### [Objective]
Reproduce the material exactly, omitting nothing.

### [Supplied information]
----------

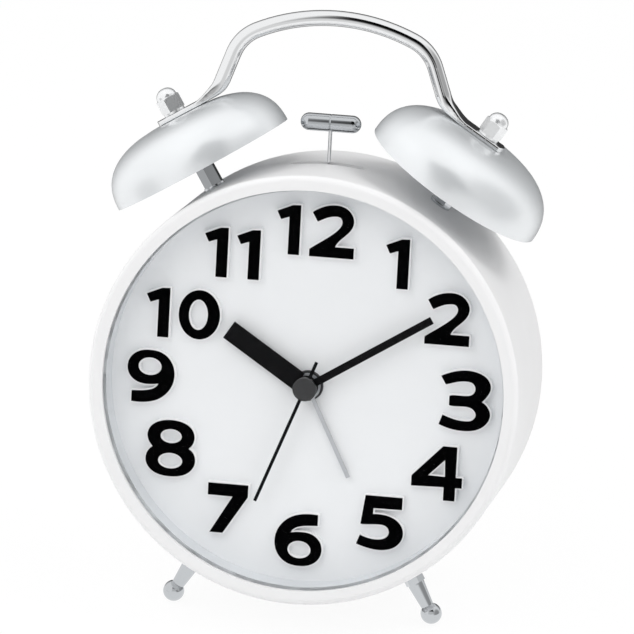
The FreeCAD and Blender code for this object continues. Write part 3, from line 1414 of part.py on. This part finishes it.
# ---------------------------------------------------------------- hammer and ringer
def make_ringer():
    """Electromagnet ringer on the chassis shelf: two coils rock the lever that carries the hammer."""
    depth = "ringer_depth"
    front = f"({depth} - ringer_half_depth)"
    back = f"({depth} + ringer_half_depth)"
    body = new_body("ringer_frame")
    base = box_corners("-ringer_half_length", "ringer_half_length", SHELF_TOP, FRAME_TOP)
    plate(body, front, back, [base])
    ear = box_corners("-ear_half_width", "ear_half_width", f"{SHELF_TOP} + ringer_frame_sheet / 2", EAR_TOP)
    pin_hole = ("0", PIVOT_UP, "pin_radius + thread_gap")
    plate(body, front, f"{front} + ringer_frame_sheet", [ear], [pin_hole])
    plate(body, f"{back} - ringer_frame_sheet", back, [ear], [pin_hole])

    pin = new_body("hammer_pivot_pin")
    plate(pin, front, back, circles=[("0", PIVOT_UP, "pin_radius")])

    y = size(depth)
    coils = []
    cores = []
    for side in (-1, 1):
        foot = Vector(side * size("ringer_coil_offset"), y, size(FRAME_TOP))
        winding = Part.makeCylinder(size("ringer_coil_radius"), size("ringer_coil_height"), foot)
        core = Part.makeCylinder(size("ringer_core_radius"), size("ringer_core_height"), foot)
        bore = Part.makeCylinder(size("ringer_core_radius + thread_gap"), size("ringer_core_height"), foot)
        coils.append(winding.cut(bore))
        cores.append(core)
    new_feature("ringer_coils", Part.makeCompound(coils))
    new_feature("ringer_cores", Part.makeCompound(cores))

    # the lever's arms lie above its hub, so that they clear the cores at the end of the swing
    lever_front = f"{depth} - lever_half_depth"
    lever_back = f"{depth} + lever_half_depth"
    lever = new_body("hammer_lever")
    plate(lever, lever_front, lever_back, circles=[
        ("0", PIVOT_UP, "lever_hub_radius"),
        ("0", PIVOT_UP, "pin_radius + running_gap"),
    ])
    arm_top = f"({PIVOT_UP} + lever_hub_radius - lever_arm_drop)"
    plate(lever, lever_front, lever_back,
          [box_corners("-lever_reach", "lever_reach", f"{arm_top} - lever_thickness", arm_top)])
    upright = Placement(Vector(0, y, 0), Rotation())
    socket_length = f"({SHELF_TOP} + rod_socket_rise - {arm_top} + overlap)"
    cylinder(lever, "Additive", "rod_radius + rod_socket_wall", socket_length, upright,
             f"{arm_top} - overlap")
    cylinder(lever, "Subtractive", "rod_radius + thread_gap", socket_length, upright, arm_top)

    rod = new_body("hammer_rod", upright)
    revolve(rod, box_corners("0", "rod_radius", f"{arm_top} + fit_gap", HAMMER_UP), "XZ_Plane")

    head = new_body("hammer_head", Placement(Vector(0, y, size(HAMMER_UP)), Rotation(Vector(0, 1, 0), 90)))
    half = "hammer_length / 2"
    shoulder = "(hammer_length / 2 - hammer_radius)"
    groove = "(rod_radius / 2)"
    revolve(head, [
        ("0", f"-{half}"),
        ("hammer_radius", f"-{shoulder}", "hammer_radius"),
        ("hammer_radius", f"-{groove}"),
        (f"hammer_radius - {groove} / 2", "0"),
        ("hammer_radius", groove),
        ("hammer_radius", shoulder),
        ("0", half, "hammer_radius"),
    ], "XZ_Plane")
    cylinder(head, "Subtractive", "rod_radius + thread_gap", "hammer_radius * 2",
             Placement(Vector(), Rotation(Vector(0, 1, 0), 90)), "-thread_gap")


# ---------------------------------------------------------------- feet
def make_foot(label, bearing):
    """Turned foot: stud, hexagon against the drum, tapered shank and ball."""
    body = new_body(label, radial(bearing, size("foot_depth")))
    hex_bottom = "(drum_radius + seat_gap)"
    hex_top = f"({hex_bottom} + foot_hex_height)"
    neck = "sqrt(foot_ball_radius ^ 2 - foot_cone_bottom ^ 2)"
    revolve(body, [
        ("0", STUD_BOTTOM),
        ("stud_radius", STUD_BOTTOM),
        ("stud_radius", hex_bottom),
        ("foot_cone_top", hex_bottom),
        ("foot_cone_top", f"{hex_top} + foot_collar"),
        ("foot_cone_bottom", f"{FOOT_BALL} - {neck}"),
        ("foot_ball_radius", FOOT_BALL, "foot_ball_radius"),
        ("0", f"{FOOT_BALL} + foot_ball_radius", "foot_ball_radius"),
    ], "XZ_Plane")
    flats = new_sketch(body, "XY_Plane", hex_bottom)
    corners = []
    corner_radius = "foot_across_flats / sqrt(3)"
    for side in range(6):
        turn = 60 * side
        corners.append((f"{corner_radius} * cos({turn}deg)", f"{corner_radius} * sin({turn}deg)"))
    draw_outline(flats, corners)
    pad = body.newObject("PartDesign::Pad", f"{label}_hexagon")
    pad.Profile = flats
    pad.setExpression("Length", bind("foot_hex_height"))
    doc.recompute()


def check_and_write():
    """Stop on any failed object or bad shape, then write one STEP file for each sub-part."""
    doc.recompute()
    for item in doc.Objects:
        if any(state in ("Invalid", "Error") for state in item.State):
            raise RuntimeError(f"{item.Label}: {item.State}")
    for item in SUBPARTS:
        if item.Shape.isNull() or not item.Shape.isValid():
            raise RuntimeError(f"{item.Label}: shape is null or not valid")
    os.makedirs("parts", exist_ok=True)
    for item in SUBPARTS:
        item.Shape.exportStep(f"parts/{item.Label}.step")


make_case_drum()
make_lens()
make_dial_spacer_ring()
make_dial()
make_numerals()
make_hands()
make_chassis()
make_back()
make_battery()
make_movement()
make_motor()
make_gears()
make_alarm_switch()
make_bells()
make_handle()
make_ringer()
make_foot("left_foot", size("foot_angle - 180"))
make_foot("right_foot", size("180 - foot_angle"))
check_and_write()
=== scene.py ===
"""Twin-bell alarm clock: looks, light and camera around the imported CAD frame.

Every visible surface is a CAD node, which keeps its shape and gets a node material here. The floor
and two dark cards that only mirrors see are the stage. Lengths are in metres, angles in degrees,
unless a name says otherwise.
"""

import json
import math

import bpy
from mathutils import Matrix, Vector

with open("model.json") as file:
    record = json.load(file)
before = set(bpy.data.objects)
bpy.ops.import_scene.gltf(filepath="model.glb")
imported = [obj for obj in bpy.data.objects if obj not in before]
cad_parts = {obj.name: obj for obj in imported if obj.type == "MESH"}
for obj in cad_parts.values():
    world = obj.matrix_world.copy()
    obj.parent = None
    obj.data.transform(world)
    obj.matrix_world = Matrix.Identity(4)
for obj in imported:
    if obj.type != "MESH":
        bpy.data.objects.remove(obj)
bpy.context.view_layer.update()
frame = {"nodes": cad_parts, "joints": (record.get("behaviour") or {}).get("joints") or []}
nodes = frame["nodes"]
joints = {joint["name"]: joint for joint in frame["joints"]}

# The clock's own axes: the hands turn about the dial axis, which leans back with the drum. Their
# origin is where that axis meets the plane of the drum's front lip.
HANDS_PIVOT = Vector(joints["second_spin"]["pos_m"])
INTO_CLOCK = Vector(joints["second_spin"]["axis"]).normalized()
RIGHT = Vector((1, 0, 0))
DIAL_UP = RIGHT.cross(INTO_CLOCK)
LIP_TO_PIVOT = 0.0152
FRONT_CENTRE = HANDS_PIVOT - INTO_CLOCK * LIP_TO_PIVOT
CLOCK_AXES = Matrix((RIGHT, INTO_CLOCK, DIAL_UP)).transposed().to_4x4()
CLOCK = Matrix.Translation(FRONT_CENTRE) @ CLOCK_AXES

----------

### [The solution]
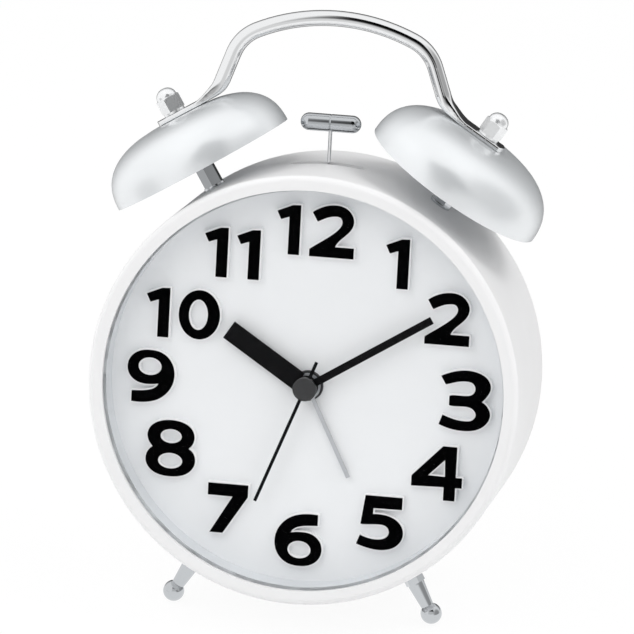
The FreeCAD and Blender code for this object continues. Write part 3, from line 1414 of part.py on. This part finishes it.
# ---------------------------------------------------------------- hammer and ringer
def make_ringer():
    """Electromagnet ringer on the chassis shelf: two coils rock the lever that carries the hammer."""
    depth = "ringer_depth"
    front = f"({depth} - ringer_half_depth)"
    back = f"({depth} + ringer_half_depth)"
    body = new_body("ringer_frame")
    base = box_corners("-ringer_half_length", "ringer_half_length", SHELF_TOP, FRAME_TOP)
    plate(body, front, back, [base])
    ear = box_corners("-ear_half_width", "ear_half_width", f"{SHELF_TOP} + ringer_frame_sheet / 2", EAR_TOP)
    pin_hole = ("0", PIVOT_UP, "pin_radius + thread_gap")
    plate(body, front, f"{front} + ringer_frame_sheet", [ear], [pin_hole])
    plate(body, f"{back} - ringer_frame_sheet", back, [ear], [pin_hole])

    pin = new_body("hammer_pivot_pin")
    plate(pin, front, back, circles=[("0", PIVOT_UP, "pin_radius")])

    y = size(depth)
    coils = []
    cores = []
    for side in (-1, 1):
        foot = Vector(side * size("ringer_coil_offset"), y, size(FRAME_TOP))
        winding = Part.makeCylinder(size("ringer_coil_radius"), size("ringer_coil_height"), foot)
        core = Part.makeCylinder(size("ringer_core_radius"), size("ringer_core_height"), foot)
        bore = Part.makeCylinder(size("ringer_core_radius + thread_gap"), size("ringer_core_height"), foot)
        coils.append(winding.cut(bore))
        cores.append(core)
    new_feature("ringer_coils", Part.makeCompound(coils))
    new_feature("ringer_cores", Part.makeCompound(cores))

    # the lever's arms lie above its hub, so that they clear the cores at the end of the swing
    lever_front = f"{depth} - lever_half_depth"
    lever_back = f"{depth} + lever_half_depth"
    lever = new_body("hammer_lever")
    plate(lever, lever_front, lever_back, circles=[
        ("0", PIVOT_UP, "lever_hub_radius"),
        ("0", PIVOT_UP, "pin_radius + running_gap"),
    ])
    arm_top = f"({PIVOT_UP} + lever_hub_radius - lever_arm_drop)"
    plate(lever, lever_front, lever_back,
          [box_corners("-lever_reach", "lever_reach", f"{arm_top} - lever_thickness", arm_top)])
    upright = Placement(Vector(0, y, 0), Rotation())
    socket_length = f"({SHELF_TOP} + rod_socket_rise - {arm_top} + overlap)"
    cylinder(lever, "Additive", "rod_radius + rod_socket_wall", socket_length, upright,
             f"{arm_top} - overlap")
    cylinder(lever, "Subtractive", "rod_radius + thread_gap", socket_length, upright, arm_top)

    rod = new_body("hammer_rod", upright)
    revolve(rod, box_corners("0", "rod_radius", f"{arm_top} + fit_gap", HAMMER_UP), "XZ_Plane")

    head = new_body("hammer_head", Placement(Vector(0, y, size(HAMMER_UP)), Rotation(Vector(0, 1, 0), 90)))
    half = "hammer_length / 2"
    shoulder = "(hammer_length / 2 - hammer_radius)"
    groove = "(rod_radius / 2)"
    revolve(head, [
        ("0", f"-{half}"),
        ("hammer_radius", f"-{shoulder}", "hammer_radius"),
        ("hammer_radius", f"-{groove}"),
        (f"hammer_radius - {groove} / 2", "0"),
        ("hammer_radius", groove),
        ("hammer_radius", shoulder),
        ("0", half, "hammer_radius"),
    ], "XZ_Plane")
    cylinder(head, "Subtractive", "rod_radius + thread_gap", "hammer_radius * 2",
             Placement(Vector(), Rotation(Vector(0, 1, 0), 90)), "-thread_gap")


# ---------------------------------------------------------------- feet
def make_foot(label, bearing):
    """Turned foot: stud, hexagon against the drum, tapered shank and ball."""
    body = new_body(label, radial(bearing, size("foot_depth")))
    hex_bottom = "(drum_radius + seat_gap)"
    hex_top = f"({hex_bottom} + foot_hex_height)"
    neck = "sqrt(foot_ball_radius ^ 2 - foot_cone_bottom ^ 2)"
    revolve(body, [
        ("0", STUD_BOTTOM),
        ("stud_radius", STUD_BOTTOM),
        ("stud_radius", hex_bottom),
        ("foot_cone_top", hex_bottom),
        ("foot_cone_top", f"{hex_top} + foot_collar"),
        ("foot_cone_bottom", f"{FOOT_BALL} - {neck}"),
        ("foot_ball_radius", FOOT_BALL, "foot_ball_radius"),
        ("0", f"{FOOT_BALL} + foot_ball_radius", "foot_ball_radius"),
    ], "XZ_Plane")
    flats = new_sketch(body, "XY_Plane", hex_bottom)
    corners = []
    corner_radius = "foot_across_flats / sqrt(3)"
    for side in range(6):
        turn = 60 * side
        corners.append((f"{corner_radius} * cos({turn}deg)", f"{corner_radius} * sin({turn}deg)"))
    draw_outline(flats, corners)
    pad = body.newObject("PartDesign::Pad", f"{label}_hexagon")
    pad.Profile = flats
    pad.setExpression("Length", bind("foot_hex_height"))
    doc.recompute()


def check_and_write():
    """Stop on any failed object or bad shape, then write one STEP file for each sub-part."""
    doc.recompute()
    for item in doc.Objects:
        if any(state in ("Invalid", "Error") for state in item.State):
            raise RuntimeError(f"{item.Label}: {item.State}")
    for item in SUBPARTS:
        if item.Shape.isNull() or not item.Shape.isValid():
            raise RuntimeError(f"{item.Label}: shape is null or not valid")
    os.makedirs("parts", exist_ok=True)
    for item in SUBPARTS:
        item.Shape.exportStep(f"parts/{item.Label}.step")


make_case_drum()
make_lens()
make_dial_spacer_ring()
make_dial()
make_numerals()
make_hands()
make_chassis()
make_back()
make_battery()
make_movement()
make_motor()
make_gears()
make_alarm_switch()
make_bells()
make_handle()
make_ringer()
make_foot("left_foot", size("foot_angle - 180"))
make_foot("right_foot", size("180 - foot_angle"))
check_and_write()
=== scene.py ===
"""Twin-bell alarm clock: looks, light and camera around the imported CAD frame.

Every visible surface is a CAD node, which keeps its shape and gets a node material here. The floor
and two dark cards that only mirrors see are the stage. Lengths are in metres, angles in degrees,
unless a name says otherwise.
"""

import json
import math

import bpy
from mathutils import Matrix, Vector

with open("model.json") as file:
    record = json.load(file)
before = set(bpy.data.objects)
bpy.ops.import_scene.gltf(filepath="model.glb")
imported = [obj for obj in bpy.data.objects if obj not in before]
cad_parts = {obj.name: obj for obj in imported if obj.type == "MESH"}
for obj in cad_parts.values():
    world = obj.matrix_world.copy()
    obj.parent = None
    obj.data.transform(world)
    obj.matrix_world = Matrix.Identity(4)
for obj in imported:
    if obj.type != "MESH":
        bpy.data.objects.remove(obj)
bpy.context.view_layer.update()
frame = {"nodes": cad_parts, "joints": (record.get("behaviour") or {}).get("joints") or []}
nodes = frame["nodes"]
joints = {joint["name"]: joint for joint in frame["joints"]}

# The clock's own axes: the hands turn about the dial axis, which leans back with the drum. Their
# origin is where that axis meets the plane of the drum's front lip.
HANDS_PIVOT = Vector(joints["second_spin"]["pos_m"])
INTO_CLOCK = Vector(joints["second_spin"]["axis"]).normalized()
RIGHT = Vector((1, 0, 0))
DIAL_UP = RIGHT.cross(INTO_CLOCK)
LIP_TO_PIVOT = 0.0152
FRONT_CENTRE = HANDS_PIVOT - INTO_CLOCK * LIP_TO_PIVOT
CLOCK_AXES = Matrix((RIGHT, INTO_CLOCK, DIAL_UP)).transposed().to_4x4()
CLOCK = Matrix.Translation(FRONT_CENTRE) @ CLOCK_AXES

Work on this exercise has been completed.